One example of such lack of intelligibility would be to employ the hermeneutic of suspicion but not follow it through to the end by suspecting suspicion itself. Such incompleteness of intention lacks intelligibility. There is no reason not to pursue it to the end. The genuineness that drives the legitimate pursuit of suspicion is unrestricted. It does not stop short at a point convenient to one's own prejudices. And it goes all the way through to unmasking suspicion itself as inherently non-foundational.

This reveals the hermeneutic of trust as the most deeply and thoroughly critical stance. It is not rose-coloured glasses, but the serenity to question everything, because questioning as such is a manifestation of trust, not suspicion. To question is foundationally to wonder, not to doubt.

Doubt is a derived good subordinate to wonder and oriented to its recovery.

But when doubt is needed, it is followed through all the way till it reveals a new and deeper source of wonder.

The End of the Line

If the hermeneutic of suspicion was really foundational one would give up questioning altogether and merely act. Ultimately such action has two forms. One is revolutionary violence, quickly giving way to mere violence, since the ‘revolutionary’ component still aspired to something intelligible, so consistency requires its abandonment. The other is mere hedonism, the pursuit of pleasure without principled restraint or thought.

Since a parasite still needs a host, the hermeneutic of suspicion usually stops some way short of its ostensible goal so as to avoid self extinction.

Any of these pauses could become opportunities to discover the deeper foundation in trust, and begin turning away from the tactics of despair.

Unfortunately, because there are many grounds for legitimate suspicion, there being many evils in the world, defensive measures have to be adopted. But it is crucial that these are recognised clearly as defensive measures and not the building blocks of the originating good itself.

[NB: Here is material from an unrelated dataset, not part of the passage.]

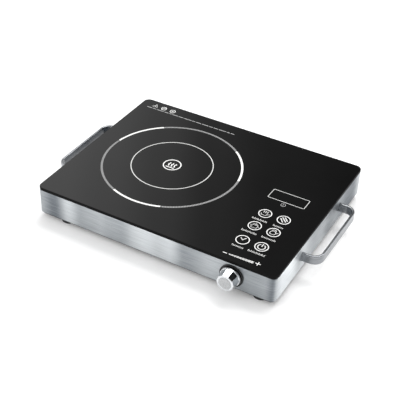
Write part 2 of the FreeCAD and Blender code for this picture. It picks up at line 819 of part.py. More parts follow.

Otherwise systematic distortions are built in as we begin ‘defending against the good’.

The Primacy of Integration in Understanding

We can mistake our own current lack of understanding as indicating a lack of intelligibility in the thing we are trying to understand. We can mistake some goods as bad. Yet the solution to lack of understanding is more understanding, not to prematurely conclude there is nothing there to be understood. Trust is the strongest foundation for the persistence required to think things all the way through and out the other side to where the good is revealed again.

Suspicion wearies the suspicious so they give up short of the goal. Trust strengthens the happy to persist.

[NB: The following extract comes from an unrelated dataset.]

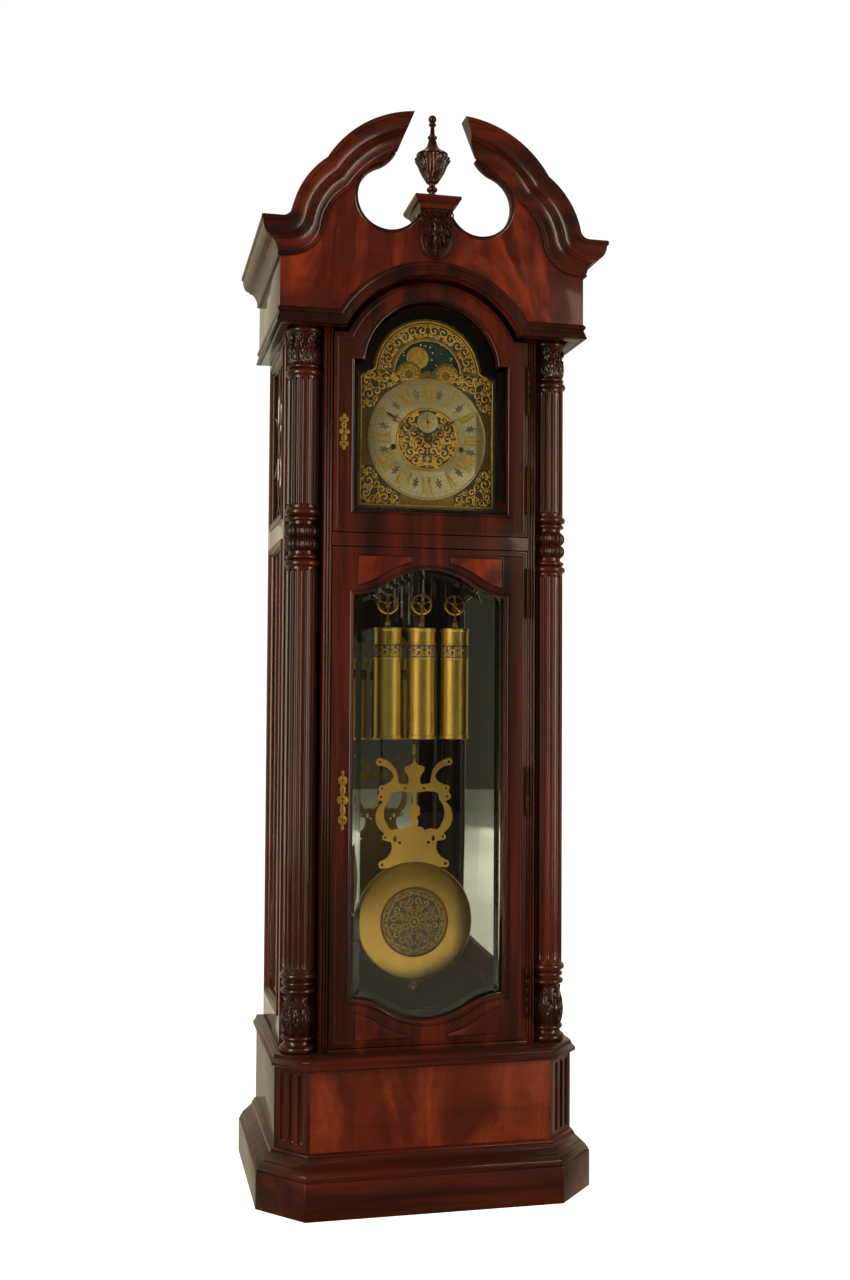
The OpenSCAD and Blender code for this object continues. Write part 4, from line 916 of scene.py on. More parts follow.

If the hermeneutic of suspicion becomes foundational in its specifically intellectual effects it leads to a systematic error – radical pluralism.

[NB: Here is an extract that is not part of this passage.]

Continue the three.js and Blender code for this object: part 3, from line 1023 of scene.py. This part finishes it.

It differentiates but does not adequately integrate.

It leads to the idea that understanding is not ultimately intrinsically unified, but only put together into assigned unities. Understanding can only be an aggregate. Then we end up with only an ‘administrative unification of knowledge’.

This view rests on the misidentification of understanding with conceptualisation. If understanding is only subsistent in sets of concepts, which in turn depend on an irreducible plurality of images for their expression, there is no possible inherent unification of understanding. Yet understanding also, and more foundationally, subsists in insights, which come to be expressed in concepts, making use of images. Yet this ‘conversion’ of insight to concept does not occur without remainder. The intrinsic unification of understanding remains subsistent in conscious understanding as unified. This reveals the inherently personal nature of intellect.

But in modern times the hermeneutic of suspicion has essentially overlooked the reality of insight. It implicitly assumes that it must only be a trivial thing. This means that the entire project of intellectual inquiry unravels. All is gradually atomised into particles that are only extrinsically ‘related’. Understanding no longer subsists in persons but could in principle be entirely ‘mechanised’.

Clutching at Utopia as a Last Straw

This is what lies behind the idea that meaning and language are one and the same. The reduction of meaning to language without remainder parallels the reduction of insight to concept without remainder.

Once the effervescence of the initial process of the reduction of everything to language games has passed, parasitic as it was on what it had borrowed from the real for sport, there remains only the dull resentment directed towards innocence.

Yet since the aspiration to happiness and the good is foundational, people do not want to acquiesce in unhappiness. And since genuineness also keeps wanting to bubble up, some people and groups compartmentalise their suspicions, projecting them selectively onto some ideologically defined other. Then in their own domain they see everything as benevolent, declining to be suspicious of themselves.

This leads to a utopian imagination, and a divided soul; righteousness for us and suspicion on everyone else.

However, trust is not a stance one adopts, as though one began from a neutral perspective, surveyed the evidence, and on balance decided that good had the edge.

Trust already necessarily pre-exists one's self-conscious aspirations. Indeed one only develops a psychological self at all as an exercise in both seeking and defending the good to which one is innately oriented.

To ‘be me’ is already an at least partially successful outcome of the orientation to trust.

Neutrality is not a dynamic, but an absence, and a tendency to inertia. What we more commonly think of as neutrality is a balance, and not between good and bad, but between two aspects of the good.

Trust Is Foundational

So trust is foundational both to feeling and to inquiry.

The hermeneutic of trust privileges the good. In other words it seeks the truly intelligible. It does not deny the need for suspicion but incorporates it as a secondary attitude and method, drawing on it as necessary.

This foundational notion of the good implies that things have natures. That is, the essence and end of a thing are not convenient fictions we use for the sake of inquiry. They are the subsistence of the thing as such. The particular kind of abstraction that prescinds from natures, essences, ends is a subordinate process within the larger whole that includes these considerations.

From all this we can see that the foundational belief that underlies inquiry is that in knowing we know being. That is, when we come to truly know something, what we know is not merely a subjective opinion but being itself.